Tatsächlich ist der größte Teil des Darß von Wald bedeckt, dem 5800 Hektar großen Darßwald. Wer hier im Morgennebel eintritt, den empfängt eine mystische, verwunschene Welt, in der Feen und Elfen ihr Zuhause haben könnten. Am Himmel kann es laut werden. Denn der Nationalpark Vorpommersche Boddenlandschaft hat enorme Bedeutung für den Vogelzug. Hier befindet sich der größte Kranichrastplatz Mitteleuropas. Seit vielen Jahren legen die majestätischen Vögel auf dem Darß eine Pause ein, um sich im Frühling auf den Weiterflug in die Brutgebiete Skandinaviens oder im Herbst in die Winterquartiere vorzubereiten.

Tagsüber suchen sie nach Nahrung, abends fliegen sie zurück zu ihren Schlafplätzen in den flachen Boddengewässern. Da tausende Kraniche mit entsprechendem Hunger mühelos in der Lage wären, zahlreiche Landwirte in den Ruin zu treiben, werden sogenannte Ablenkungsfütterungen eingerichtet: Auf bestimmten Wiesen oder abgeernteten Feldern wird Mais und Weizen verteilt. Die Kraniche kriegen das schnell spitz und steuern diese Flächen zielstrebig an.

Die scheuen Tiere meiden Menschen und nehmen vor allzu ambitionieren Hobbyfotografen rasch Reißaus. Bleibt noch die Möglichkeit, sich ihnen mit dem Ausflugsboot von Seeseite zu nähern, Dicht über den Köpfen der Beobachter pflügen die Wappentiere der Lufthansa in keilförmiger Formation durch den Himmel und setzen in sicherer Entfernung auf den Landzungen im Bodden zur Landung an. Dort verbringen sie die Nacht – im Stehen schlafend.
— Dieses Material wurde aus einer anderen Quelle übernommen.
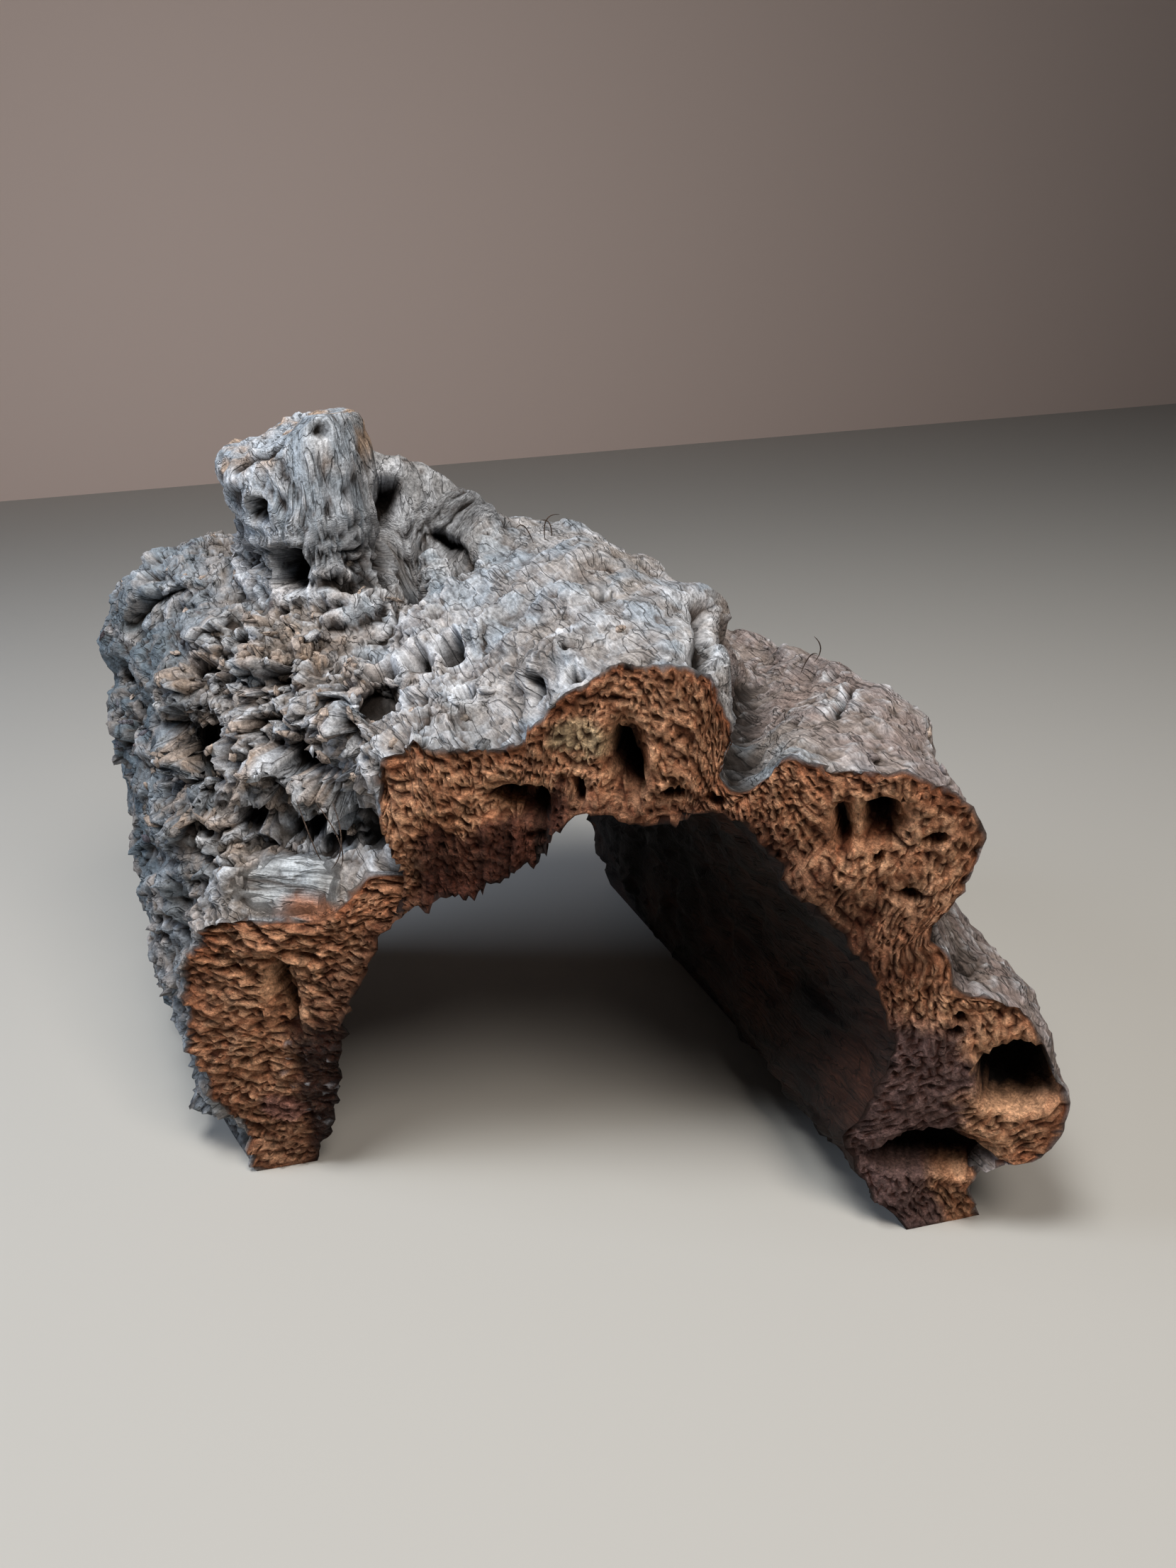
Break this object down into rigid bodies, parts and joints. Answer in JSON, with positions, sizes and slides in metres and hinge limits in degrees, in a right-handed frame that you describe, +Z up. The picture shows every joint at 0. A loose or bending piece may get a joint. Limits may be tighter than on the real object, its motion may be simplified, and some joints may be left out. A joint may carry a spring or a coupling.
{
  "type": "cork bark half tunnel",
  "caption": "Thick arched piece of virgin cork bark that stands on its two long edges, with a sawn front, a rough grey skin and a branch stump.",
  "frame": {"origin": "centre of the bounding box's bottom face, on the surface that the bark stands on", "axes": "+Z up, +Y along the tunnel from the sawn front to the broken rear, +X from the left leg to the right leg"},
  "size_m": [0.3882, 0.4182, 0.3467],
  "materials": {
    "bark": "rough weathered grey bark with orange-brown cut cork"
  },
  "bodies": {
    "root": {"bark": "bark"}
  },
  "joints": []
}
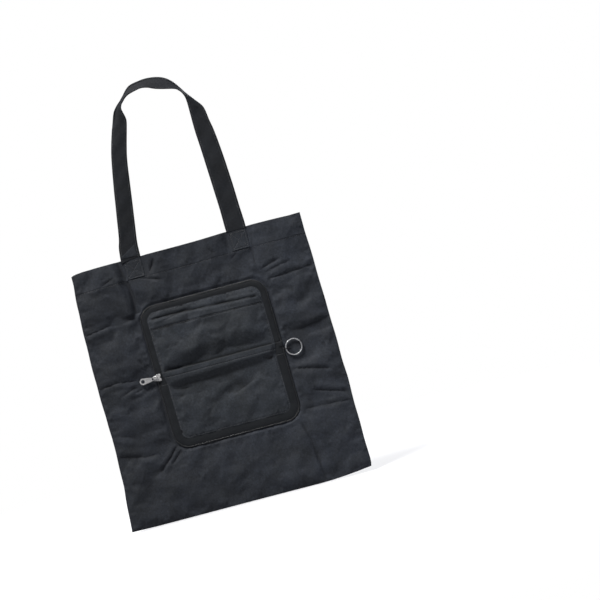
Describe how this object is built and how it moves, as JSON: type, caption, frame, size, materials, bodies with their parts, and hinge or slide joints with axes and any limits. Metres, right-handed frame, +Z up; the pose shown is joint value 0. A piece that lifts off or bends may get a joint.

Zum Abendessen im „Achtern Storm“ in Ahrenshoop gesellt sich Bürgermeister Hans Götze zu den Besuchern. Der Verwaltungschef – selbst ein begeisterter Maler – ist froh, dass das Kunstmuseum im Ort jüngst planmäßig eröffnet werden konnte. Ein Magnet für die Künstlerkolonie. Kulturstaatsminister Bernd Neumann hatte dem Land Mecklenburg-Vorpommern Mittel aus dem Förderprogramm „Investitionen für nationale Kultureinrichtungen in Ostdeutschland“ zur Verfügung gestellt. Mit rund 1,2 Millionen Euro wurde der Bau des Kunstmuseums Ahrenshoop gefördert, dazu kamen Landesmittel in gleicher Höhe. „Ahrenshoop ist neben Worpswede eine der bedeutendsten Künstlerkolonien im deutschsprachigen Raum, die dortige Sammlung hat kunstgeschichtlich erhebliche Substanz“, lobte Neumann.

Gab es auch zu DDR-Zeiten Tourismus auf dem Darß? „Na ja“, meint Götze, „einige Betriebe hatten schon Bungalows. Und wer hier als Einheimischer ein Ferienzimmer anbieten konnte, war durchaus gefragt. Aber das war ja Grenzgebiet. Binnen 24 Stunden musste sich der Gast ins Meldebuch eintragen. Luftmatratzen waren verboten, und nachts durfte man nicht an den Strand. Da haben uns dann die Grenzer abgefunzelt.“

Bleibt noch die Frage: „Was heißt ‚Darß‘ eigentlich?“ Da sei man sich nicht ganz einig, meint Storm. Das Wort komme aus dem Slawischen und könne sowohl „Garten“ oder „Geschenk“, allerdings auch „Dornbusch“ bedeuten. Alles passt zu diesem Fleckchen Erde.